Sunday, May 23, 2010

23 May 2010, Sunday: Falling in love with Jethro

Isabella's with its pink and white candy stripe decor, its range of teas and luscious, decadent cakes is just the place to be seen in Pretoria suburbia at the moment. And who better to be seen with than month-old Jethro. I am not sure if he is enamoured of his Grandma or not; he is far too sleepy to decide. But certainly I am falling in love with Jethro at each tète-et-tète we have.

Tuesday, May 18, 2010

Tuesday, 18 May 2010: 'Olive Kitteridge'

Olive Kitteridge by Elizabeth Strout is not really a novel; it is a series of short stories spread over a period of some twenty-five years and held together together by location, a small town in Maine, and the indomitable character of Olive herself. Olive is a 7th grade school teacher who has taught more than a generation of the town’s children; the wife to a man much nicer than herself; and the overweening, tiresome mother to a rather unpleasant son. Olive is crusty, awkward and insensitive. Yet in spite of rather than because of her sensibilities, she often says something that is just right in a particular situation – a former student contemplating suicide, a wayward girl suffering from depression. But she is equally capable of putting her untactful foot right into it – usually when her nearest and dearest are concerned. Doesn’t that sound familiar?

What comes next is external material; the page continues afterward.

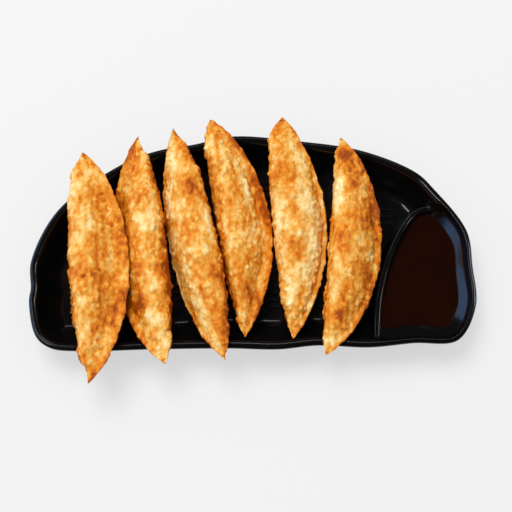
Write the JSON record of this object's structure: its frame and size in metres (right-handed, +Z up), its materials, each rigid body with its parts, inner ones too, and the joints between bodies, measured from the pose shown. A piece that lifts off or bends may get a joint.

Olive appears as a middle-aged wife, an aging spouse, a widow, a mother out of touch with the vagaries of her son’s very 21st century lifestyle and finally, as a elderly woman learning to appreciate the clumsy comfort of companionship and even, new love. I enjoyed the humanity of this book and was delighted to discover the writing of Elizabeth Strout. This was an interesting choice for a Pulitzer Prize winner (2009), such a understated gem populated with believable, small and endearing rather than larger than life characters.